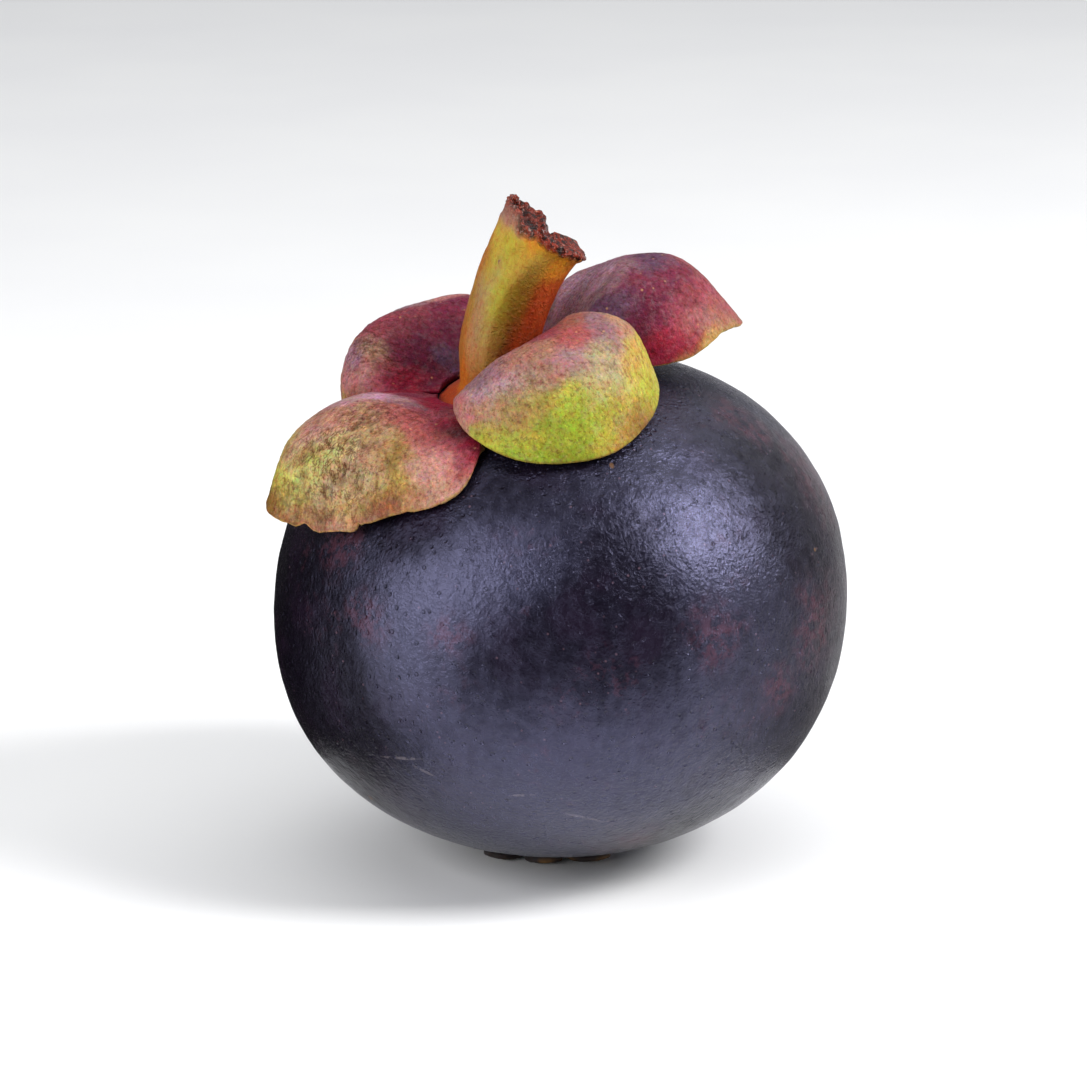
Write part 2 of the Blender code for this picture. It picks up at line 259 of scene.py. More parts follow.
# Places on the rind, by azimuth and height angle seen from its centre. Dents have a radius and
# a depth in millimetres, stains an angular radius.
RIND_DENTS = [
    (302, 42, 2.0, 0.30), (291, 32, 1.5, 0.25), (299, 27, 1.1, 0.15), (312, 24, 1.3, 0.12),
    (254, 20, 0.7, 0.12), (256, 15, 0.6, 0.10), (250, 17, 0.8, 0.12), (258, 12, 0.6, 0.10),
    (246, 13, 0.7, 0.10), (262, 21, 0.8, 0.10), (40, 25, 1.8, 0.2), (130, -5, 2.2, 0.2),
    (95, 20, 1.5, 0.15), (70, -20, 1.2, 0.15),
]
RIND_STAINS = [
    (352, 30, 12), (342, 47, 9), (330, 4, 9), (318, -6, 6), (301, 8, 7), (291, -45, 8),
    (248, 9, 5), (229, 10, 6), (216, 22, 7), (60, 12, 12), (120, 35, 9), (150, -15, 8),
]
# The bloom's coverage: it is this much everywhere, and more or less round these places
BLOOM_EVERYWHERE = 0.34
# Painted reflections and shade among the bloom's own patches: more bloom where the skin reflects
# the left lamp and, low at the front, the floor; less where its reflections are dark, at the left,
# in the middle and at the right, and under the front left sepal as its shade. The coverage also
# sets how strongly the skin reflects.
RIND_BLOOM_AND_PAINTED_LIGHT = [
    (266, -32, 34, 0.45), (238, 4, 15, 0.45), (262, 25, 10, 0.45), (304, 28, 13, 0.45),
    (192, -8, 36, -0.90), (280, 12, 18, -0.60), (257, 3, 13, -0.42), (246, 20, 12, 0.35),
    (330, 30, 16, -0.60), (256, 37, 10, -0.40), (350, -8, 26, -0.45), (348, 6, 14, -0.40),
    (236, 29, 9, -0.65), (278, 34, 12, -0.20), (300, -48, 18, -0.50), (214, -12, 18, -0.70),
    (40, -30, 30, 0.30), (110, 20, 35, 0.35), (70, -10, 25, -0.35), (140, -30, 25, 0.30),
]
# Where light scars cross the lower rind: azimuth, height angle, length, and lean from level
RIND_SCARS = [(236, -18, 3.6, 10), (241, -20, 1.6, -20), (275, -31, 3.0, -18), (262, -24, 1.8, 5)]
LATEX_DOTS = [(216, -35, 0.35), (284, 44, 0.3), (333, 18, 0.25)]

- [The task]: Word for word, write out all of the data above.

- [Exercise answer]:
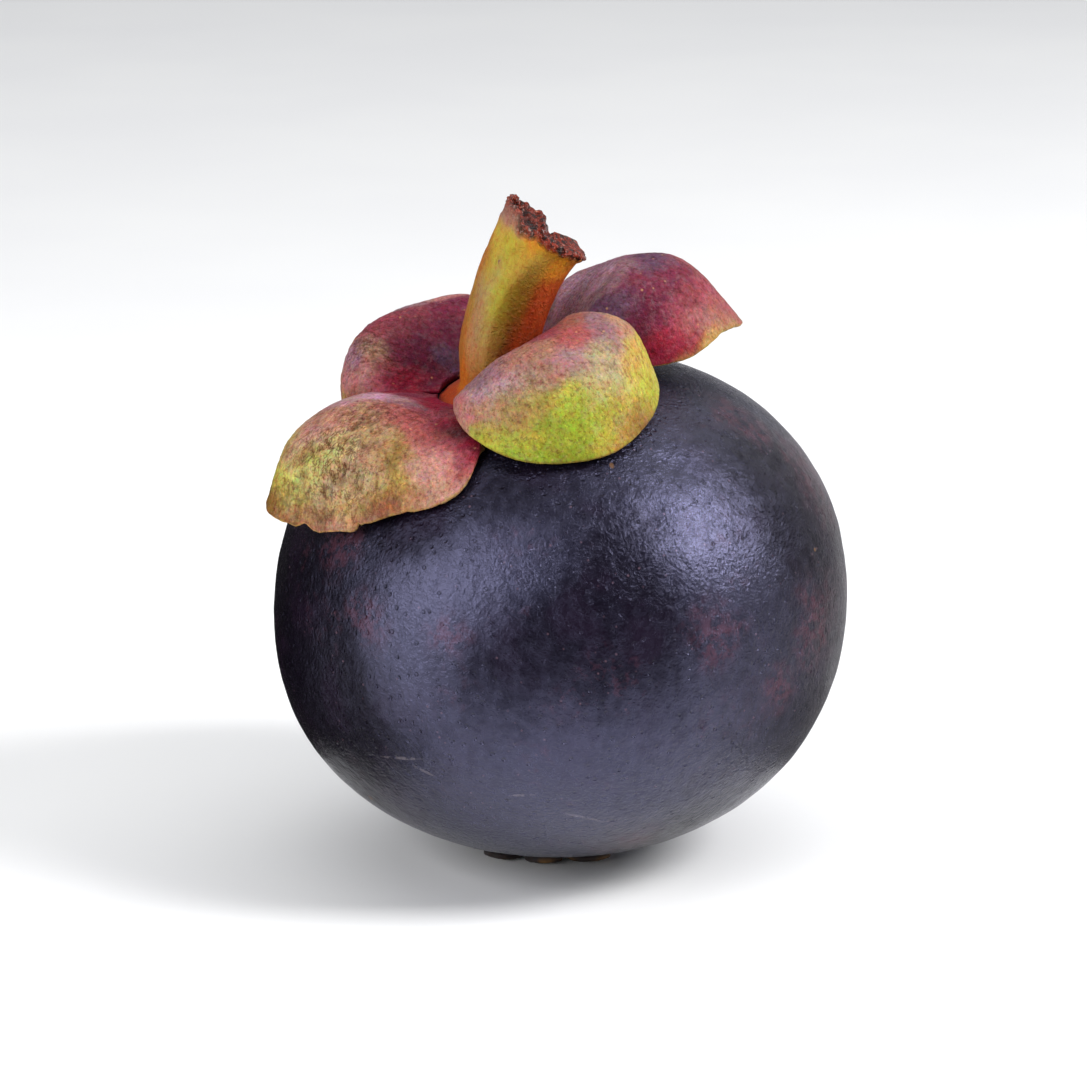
Write part 2 of the Blender code for this picture. It picks up at line 259 of scene.py. More parts follow.
# Places on the rind, by azimuth and height angle seen from its centre. Dents have a radius and
# a depth in millimetres, stains an angular radius.
RIND_DENTS = [
    (302, 42, 2.0, 0.30), (291, 32, 1.5, 0.25), (299, 27, 1.1, 0.15), (312, 24, 1.3, 0.12),
    (254, 20, 0.7, 0.12), (256, 15, 0.6, 0.10), (250, 17, 0.8, 0.12), (258, 12, 0.6, 0.10),
    (246, 13, 0.7, 0.10), (262, 21, 0.8, 0.10), (40, 25, 1.8, 0.2), (130, -5, 2.2, 0.2),
    (95, 20, 1.5, 0.15), (70, -20, 1.2, 0.15),
]
RIND_STAINS = [
    (352, 30, 12), (342, 47, 9), (330, 4, 9), (318, -6, 6), (301, 8, 7), (291, -45, 8),
    (248, 9, 5), (229, 10, 6), (216, 22, 7), (60, 12, 12), (120, 35, 9), (150, -15, 8),
]
# The bloom's coverage: it is this much everywhere, and more or less round these places
BLOOM_EVERYWHERE = 0.34
# Painted reflections and shade among the bloom's own patches: more bloom where the skin reflects
# the left lamp and, low at the front, the floor; less where its reflections are dark, at the left,
# in the middle and at the right, and under the front left sepal as its shade. The coverage also
# sets how strongly the skin reflects.
RIND_BLOOM_AND_PAINTED_LIGHT = [
    (266, -32, 34, 0.45), (238, 4, 15, 0.45), (262, 25, 10, 0.45), (304, 28, 13, 0.45),
    (192, -8, 36, -0.90), (280, 12, 18, -0.60), (257, 3, 13, -0.42), (246, 20, 12, 0.35),
    (330, 30, 16, -0.60), (256, 37, 10, -0.40), (350, -8, 26, -0.45), (348, 6, 14, -0.40),
    (236, 29, 9, -0.65), (278, 34, 12, -0.20), (300, -48, 18, -0.50), (214, -12, 18, -0.70),
    (40, -30, 30, 0.30), (110, 20, 35, 0.35), (70, -10, 25, -0.35), (140, -30, 25, 0.30),
]
# Where light scars cross the lower rind: azimuth, height angle, length, and lean from level
RIND_SCARS = [(236, -18, 3.6, 10), (241, -20, 1.6, -20), (275, -31, 3.0, -18), (262, -24, 1.8, 5)]
LATEX_DOTS = [(216, -35, 0.35), (284, 44, 0.3), (333, 18, 0.25)]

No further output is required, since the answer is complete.